GIVEN INSTRUCTION: The required output is the exact run of lines from the line containing "part finishes it." to the line containing "return relief", inclusive, and nothing besides.
## begin
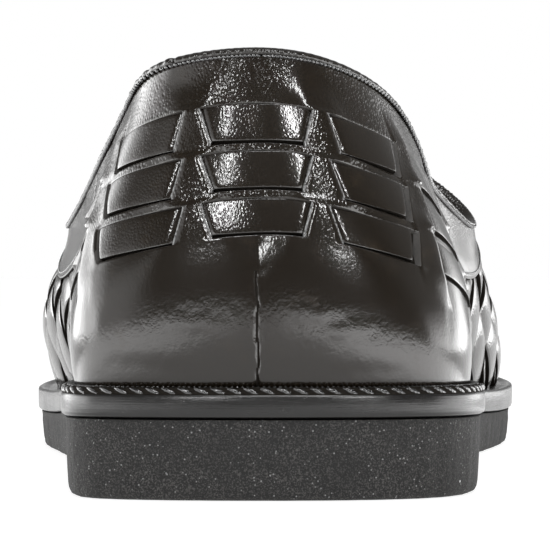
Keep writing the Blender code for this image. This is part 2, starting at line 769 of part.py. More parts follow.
def make_sole():
    low = CREPE_INSET + CREPE_TAPER
    band_solid("crepe_outsole", "crepe_rubber", (
        (CREPE_INSET, crepe_top),
        (CREPE_INSET + 0.5 * CREPE_TAPER, half_way),
        (low, lambda y: tread(y) + TREAD_ROUND),
        (low + 0.3 * TREAD_ROUND, lambda y: tread(y) + 0.3 * TREAD_ROUND),
        (low + TREAD_ROUND, tread),
    ), OUTLINE_COUNT)
    band_solid("midsole_welt", "smooth_rubber", (
        (WELT_BEVEL, welt_top),
        (0.0, lambda y: welt_top(y) - WELT_BEVEL),
        (0.0, lambda y: crepe_top(y) + CLEARANCE + LOWER_BEVEL),
        (WELT_TAPER, lambda y: crepe_top(y) + CLEARANCE),
    ), OUTLINE_COUNT)
    band_solid("insole", "lining_leather", (
        (INSOLE_INSET, lambda y: welt_top(y) + CLEARANCE + INSOLE_THICKNESS),
        (INSOLE_INSET, lambda y: welt_top(y) + CLEARANCE),
    ), INSOLE_COUNT)


def centre_plan():
    """Puts the middle of the shoe's plan over the origin."""
    corners = np.array([v.co for obj in bpy.context.scene.objects for v in obj.data.vertices])
    centre = 0.5 * (corners.min(axis=0) + corners.max(axis=0))
    for obj in bpy.context.scene.objects:
        for vertex in obj.data.vertices:
            vertex.co -= Vector((centre[0], centre[1], 0.0))


def main():
    for old in list(bpy.data.objects):
        bpy.data.objects.remove(old)
    surface = UpperSurface()
    top_stops = make_top_stops(surface)
    make_upper(surface, top_stops)
    make_binding(surface, top_stops)
    make_sole()
    centre_plan()


main()
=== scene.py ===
"""Looks of a left woven leather loafer on a crepe wedge sole.

The leather is made as a maker makes it: each piece starts flat and is drawn over the last. A place
on the flat pattern is (distance round from the back seam, height), and a level is how far a surface
stands off the outside of plain leather. Sizes are in millimetres until a mesh takes its place.
"""
from __future__ import annotations

import logging
from collections.abc import Callable, Iterable, Iterator, Sequence
from dataclasses import dataclass
from enum import Enum
from math import cos, pi, radians, sin
from typing import Any, NamedTuple

import bpy
import numpy as np
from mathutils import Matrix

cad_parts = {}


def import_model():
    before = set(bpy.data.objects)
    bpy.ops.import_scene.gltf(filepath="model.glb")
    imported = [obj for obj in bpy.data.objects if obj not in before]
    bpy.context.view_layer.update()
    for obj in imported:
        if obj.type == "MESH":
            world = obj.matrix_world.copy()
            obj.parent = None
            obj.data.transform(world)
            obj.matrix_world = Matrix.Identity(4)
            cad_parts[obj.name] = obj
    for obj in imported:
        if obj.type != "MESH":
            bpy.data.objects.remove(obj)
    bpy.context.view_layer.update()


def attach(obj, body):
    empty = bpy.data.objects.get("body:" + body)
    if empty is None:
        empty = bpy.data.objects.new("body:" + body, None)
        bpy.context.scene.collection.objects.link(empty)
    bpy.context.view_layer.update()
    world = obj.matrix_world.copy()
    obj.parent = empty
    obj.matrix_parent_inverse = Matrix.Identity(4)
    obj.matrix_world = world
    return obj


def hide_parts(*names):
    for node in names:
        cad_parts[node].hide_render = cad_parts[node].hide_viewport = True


MM = 0.001
BODY = "root"
Array = np.ndarray
Object = bpy.types.Object
Triple = tuple[float, float, float]
# Gives distance round, height and level for shares along and across a sheet
Pattern = Callable[[Array, Array], tuple[Array, Array, Array | float]]
# Gives the height of a layer of the sole at distances along it
Height = Callable[[Array], Array]

log = logging.getLogger("loafer")


# ---------------- the last

class Section(NamedTuple):
    """One section of the shoe: where the welt, the foot of the upper and the topline lie.

    Widths are in percent of the ball width, lengths of the length and heights of the back height.
    The rest is in millimetres, apart from pull, which is in percent of the way back to the foot.
    """

    name: str
    welt_across: float
    welt_along: float
    shelf: float
    top_across: float
    top_along: float
    top_height: float
    bulge: float
    rise: float
    pull: float
    drop: float


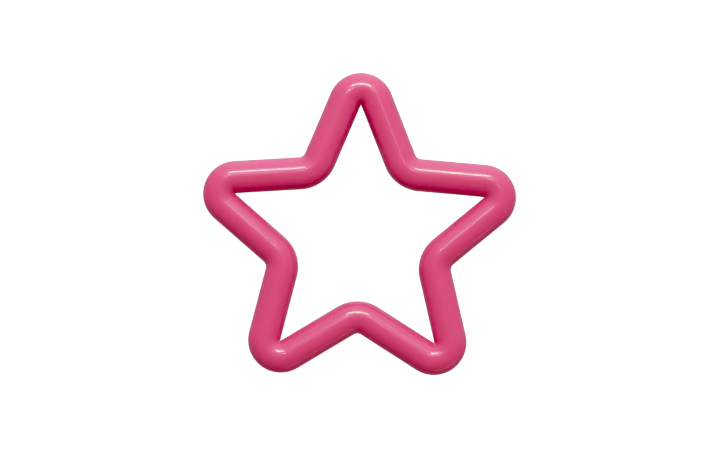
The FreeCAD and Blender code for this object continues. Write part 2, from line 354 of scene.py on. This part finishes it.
def make_lower(material):
    """The lower shell, with a slot through its floor for each of the band's tabs."""
    distances = stations(tab_edges(SLOT_HALF_WIDTH))
    spans = tab_spans(distances, SLOT_HALF_WIDTH)
    columns = lower_profile(0.0).tolist()
    low_left = columns.index([-GROOVE_HALF_WIDTH, SHOULDER_Z])
    low_right = low_left + 1
    high_right = columns.index([GROOVE_HALF_WIDTH, FLOOR_Z])
    high_left = high_right + 1

    cut = (low_left, high_right)
    vertices, faces, count = loft(distances, lower_profile, lambda i, j: i in spans and j in cut)
    for i in spans:
        a, b = i * count, (i + 1) * count
        faces.append((a + high_left, b + high_left, b + low_left, a + low_left))
        faces.append((b + high_right, a + high_right, a + low_right, b + low_right))
        if i - 1 not in spans:
            faces.append((a + high_right, a + high_left, a + low_left, a + low_right))
        if i + 1 not in spans:
            faces.append((b + high_left, b + high_right, b + low_right, b + low_left))
    return new_piece("grip_lower", vertices, faces, material)


# ---------------------------------------------------------------- the cutting band

def lap_relief(distance, z):
    """How far the band's outer face stands out where the strip laps over itself, less the weld dimples."""
    tip, side, _ = tenth_of(distance)
    x = flank_offset(distance)
    if tip != 0 or side != 1 or abs(x) > LAP_HALF_LENGTH + TOLERANCE:
        return 0.0
    joggle = min(1.0, (LAP_HALF_LENGTH - x) / JOGGLE_LENGTH)
    relief = LAP_STEP * joggle * joggle * (3 - 2 * joggle)
    for weld_z in WELD_HEIGHTS:
        r = math.hypot(x, z - weld_z) / WELD_RADIUS
        if r < WELD_RING_REACH:
            relief -= WELD_DEPTH * (1 - min(1.0, r) ** 4)
            relief -= WELD_RING_DEPTH * math.exp(-(((r - WELD_RING_RADIUS) / WELD_RING_WIDTH) ** 2))
    return relief


def band_profile(distance):
    """The strip's section: the land at the cutting edge, the bevel, and the outer face with its lap."""
    outer = [(BAND_HALF, LAP_LOW_Z)]
    for z in np.linspace(LAP_LOW_Z + LEDGE, LAP_HIGH_Z - LEDGE, LAP_ROWS):
        outer.append((BAND_HALF + lap_relief(distance, z), z))
    outer += [(BAND_HALF, LAP_HIGH_Z), (BAND_HALF, SHOULDER_Z)]
    inner = [(-BAND_HALF, SHOULDER_Z), (-BAND_HALF, BEVEL_Z)]
    return np.array([(-LAND_HALF, 0.0), (LAND_HALF, 0.0)] + outer + inner)


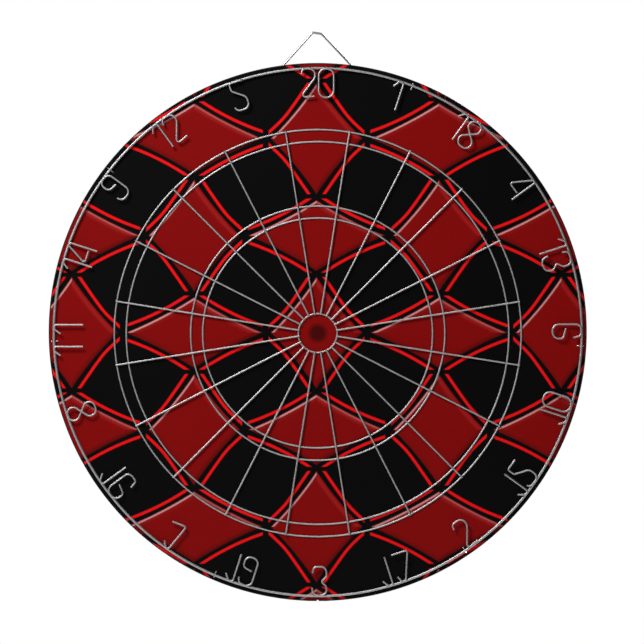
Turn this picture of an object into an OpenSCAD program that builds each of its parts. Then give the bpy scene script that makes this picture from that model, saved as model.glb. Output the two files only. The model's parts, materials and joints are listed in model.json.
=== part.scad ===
// A round wall dartboard: a wound-paper core under a steel sheet and a printed face, a welded wire
// cage that divides the score areas, a turning ring of bent-wire numbers, and a folding wire hanger.
// Millimetres. The origin is on the board's axis in the plane of the wall, the face looks along -Y,
// +Z is up and +X is to the viewer's right.

/* [Board] */
// Diameter over the rim band
board_d = 451; // [446:1:456]
// Thickness of the wound-paper core
core_t = 12; // [11:0.5:20]
// Thickness of the steel sheet that magnetic darts hold on to
steel_t = 0.6; // [0.4:0.1:1.2]
// Thickness of the printed face sheet
face_t = 0.4; // [0.2:0.1:0.8]
// Thickness of the backing sheet
back_t = 1; // [0.6:0.1:2]
// Thickness of the rim band
band_t = 0.8; // [0.5:0.1:1]

/* [Cage] */
// Diameter of the cage wire
cage_wire_d = 1.5; // [1.3:0.1:1.8]
// Centreline radius of the bull ring
bull_r = 16.3; // [15:0.1:18]
// Centreline radius of the outer treble ring
treble_r = 106.5; // [104:0.5:109]
// Centreline radius of the outer double ring
double_r = 170.5; // [168:0.5:173]
// Distance between the two rings of a treble or double lane
lane_w = 10.2; // [9.5:0.1:11]
// How far the cage sits below the board's centre
cage_drop = 0.9; // [0:0.1:1]
// Number of score sectors
sectors = 20; // [20]

/* [Number ring] */
// Diameter of the number ring's wire
ring_wire_d = 2.1; // [1.9:0.1:2.2]
// Distance from the board's edge to the ring's centreline
ring_inset = 4.5; // [4.5:0.1:6]
// Diameter of the number wire
digit_wire_d = 1.6; // [1.5:0.1:1.6]
// Height of a number between wire centrelines
digit_h = 24; // [24]
// How far the ring sits above the board's centre
ring_rise = 0; // [0:0.1:1]
// Diameter of the clip wire
clip_wire_d = 1; // [0.8:0.1:1]
// Clearance between the ring and its clips
clip_gap = 0.2; // [0.2:0.05:0.3]

/* [Hanger] */
// Diameter of the hanger wire
hanger_wire_d = 2; // [1.8:0.1:2.1]
// Height of the pivot above the board's centre
pivot_z = 206; // [204:1:208]
// Half distance between the two bends at the pivots
pivot_x = 45; // [42:1:48]
// Forward lean of the hanger at rest, against the board's back edge
hanger_lean = 1.5; // [1:0.5:1.5]

/* [Wall pads] */
// Height of the rubber pads, which sets the gap behind the board
pad_h = 5; // [5:0.5:8]
// Diameter of a pad
pad_d = 24; // [18:1:30]
// Distance of the outer pads from the board's centre
pad_r = 150; // [120:5:180]

/* [Hidden] */
$fn = 40;
ring_fn = 180;
seam = 0.1;            // gap between neighbouring stretches of a bent wire, filled by a bead
bead_extra = 0.05;     // how much prouder than the wire a bead is
bead_twist = 37;       // turns each bead's seam away from the wire's own seams
weld_bite = 0.1;       // how deep welded wires run into each other
over = 1;              // how far a cut runs past what it cuts

board_r = board_d / 2;
board_t = back_t + core_t + steel_t + face_t;
back_y = -pad_h;
face_y = back_y - board_t;
steel_y = face_y + face_t;
core_y = steel_y + steel_t;
band_in_r = board_r - band_t;
sheet_r = band_in_r - 0.1;
steel_inset = 0.4;     // how far the steel sheet stops short of the other sheets' edge
hole_gap = 0.05;       // round a pin, leg or screw in its hole
paper_gap = 0.2;       // round a part let into the core
point_r = 0.2;         // end radius of a pin's or screw's point

// Cage heights are measured forward from the face
ring_t = cage_wire_d / 2 + 0.02;
radial_t = ring_t + cage_wire_d - weld_bite;
radial_in = bull_r - 0.4;
radial_out = double_r + 0.9;
cage_radii = [bull_r, treble_r - lane_w, treble_r, double_r - lane_w, double_r];
pin_r = 0.7;
pin_depth = 9;
pin_point = 1;         // length of a pin's point
pin_angles_double = [for (i = [0:7]) 22.5 + 45 * i];
pin_angles_treble = [for (i = [0:3]) 36 + 90 * i];

// Number ring and its clips
number_ring_r = board_r - ring_inset;
clip_lift = bead_extra + 0.02; // between a clip's wire and the face
number_ring_t = clip_lift + clip_wire_d + clip_gap + ring_wire_d / 2;
digit_top_r = number_ring_r - 0.45;
digit_t = number_ring_t + (ring_wire_d + digit_wire_d) / 2 - weld_bite;
clip_bend_r = (ring_wire_d + clip_wire_d) / 2 + clip_gap;
clip_hook = 36;        // how far past the ring's outer side the clip's tip curls, in degrees
clip_foot = 3.5;       // from the ring's centreline to the leg in the board
clip_depth = 8;
clip_corner_r = 0.8;
clip_hole_r = clip_wire_d / 2 + bead_extra + hole_gap;
clip_angles = [21, 93, 146, 203, 268, 308];

// Rim band joint, at the bottom
band_slit = 1.5;
strap_l = 26;
strap_t = 0.6;
strap_w = 9;
strap_block = 20;      // height of the block that the strap is cut from
rivet_r = 1.2;
rivet_turn = 1.8;      // each rivet's angle from the slit
rivet_head_r = 2.2;
rivet_head_h = 0.5;
rivet_slope = 0.7;     // how much a rivet's head or tail stands out round its neck
rivet_tail_in = 1.8;   // from the band's inside to the end of the tail
rivet_tail_h = 1.1;

// Hanger, as points in the plane that its wire lies in: x, then height
pivot_stand = 2;       // from the board's back to the pivot's axis
pivot_y = back_y + pivot_stand;
pivot_end_x = pivot_x + 14;
hanger_points = [
    [pivot_end_x, pivot_z],
    [pivot_x, pivot_z],
    [3.4, pivot_z + 44.6],
    [-4.2, pivot_z + 45.9],
    [-pivot_x, pivot_z],
    [-pivot_end_x, pivot_z]
];
hanger_bends = [0, 4, 2.2, 2.2, 4, 0];

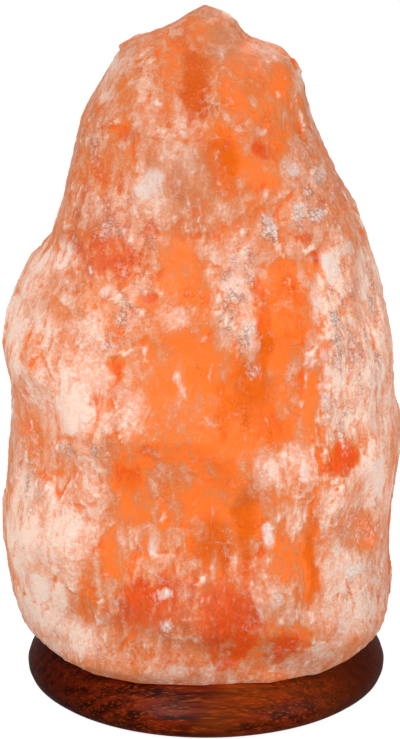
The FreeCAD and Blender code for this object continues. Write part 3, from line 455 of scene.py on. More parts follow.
## end
REPLY:
The FreeCAD and Blender code for this object continues. Write part 2, from line 354 of scene.py on. This part finishes it.
def make_lower(material):
    """The lower shell, with a slot through its floor for each of the band's tabs."""
    distances = stations(tab_edges(SLOT_HALF_WIDTH))
    spans = tab_spans(distances, SLOT_HALF_WIDTH)
    columns = lower_profile(0.0).tolist()
    low_left = columns.index([-GROOVE_HALF_WIDTH, SHOULDER_Z])
    low_right = low_left + 1
    high_right = columns.index([GROOVE_HALF_WIDTH, FLOOR_Z])
    high_left = high_right + 1

    cut = (low_left, high_right)
    vertices, faces, count = loft(distances, lower_profile, lambda i, j: i in spans and j in cut)
    for i in spans:
        a, b = i * count, (i + 1) * count
        faces.append((a + high_left, b + high_left, b + low_left, a + low_left))
        faces.append((b + high_right, a + high_right, a + low_right, b + low_right))
        if i - 1 not in spans:
            faces.append((a + high_right, a + high_left, a + low_left, a + low_right))
        if i + 1 not in spans:
            faces.append((b + high_left, b + high_right, b + low_right, b + low_left))
    return new_piece("grip_lower", vertices, faces, material)


# ---------------------------------------------------------------- the cutting band

def lap_relief(distance, z):
    """How far the band's outer face stands out where the strip laps over itself, less the weld dimples."""
    tip, side, _ = tenth_of(distance)
    x = flank_offset(distance)
    if tip != 0 or side != 1 or abs(x) > LAP_HALF_LENGTH + TOLERANCE:
        return 0.0
    joggle = min(1.0, (LAP_HALF_LENGTH - x) / JOGGLE_LENGTH)
    relief = LAP_STEP * joggle * joggle * (3 - 2 * joggle)
    for weld_z in WELD_HEIGHTS:
        r = math.hypot(x, z - weld_z) / WELD_RADIUS
        if r < WELD_RING_REACH:
            relief -= WELD_DEPTH * (1 - min(1.0, r) ** 4)
            relief -= WELD_RING_DEPTH * math.exp(-(((r - WELD_RING_RADIUS) / WELD_RING_WIDTH) ** 2))
    return relief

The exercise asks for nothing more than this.